Flont's home page. Image credit: Flont

Flont’s successful fundraising round comes on the heels of a similar service that also saw significant support from investors.

Membership-based horology club Eleven James recently raised an additional $30 million in capital to keep pace with increasing demand.

Eleven James has found great success in the sharing economy through a platform of “discover, experience and share” within the luxury environment. Through its membership programs for men and women, watch lovers can borrow timepieces from the industry’s top brands such as Cartier and Jaeger-LeCoultre (see story).

Taken together, these startups show that even in the luxury world, the appeal of the sharing economy is strong.
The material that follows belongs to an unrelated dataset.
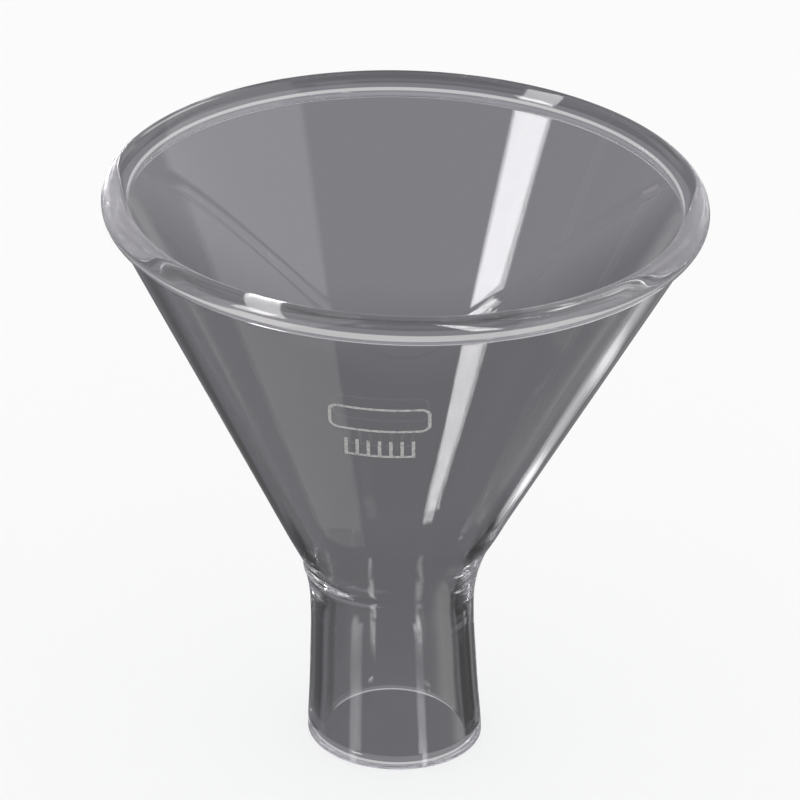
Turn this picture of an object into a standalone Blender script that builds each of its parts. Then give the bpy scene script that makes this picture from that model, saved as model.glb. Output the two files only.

Customers enjoy being able to try things out before they buy them, as well as experiencing a rotating collection of new products without having to commit to one for too long.

"By leveraging the Internet, many more products can now work as a service, all providing an experience, or product use, at a fraction of the cost," Flont's Mr. Kinney said. "This revolutionized jet ownership, and more recently, software and data centers.

"Luxury brands are sensitive, because they must protect their image and exclusivity," he said. "So as more consumers prefer services and experiences over ownership, the luxury industry needed a new model.

"How can you sell a $5,000 bracelet on a smartphone? Either you advertise massively, or you find another way to put it on a client's wrist."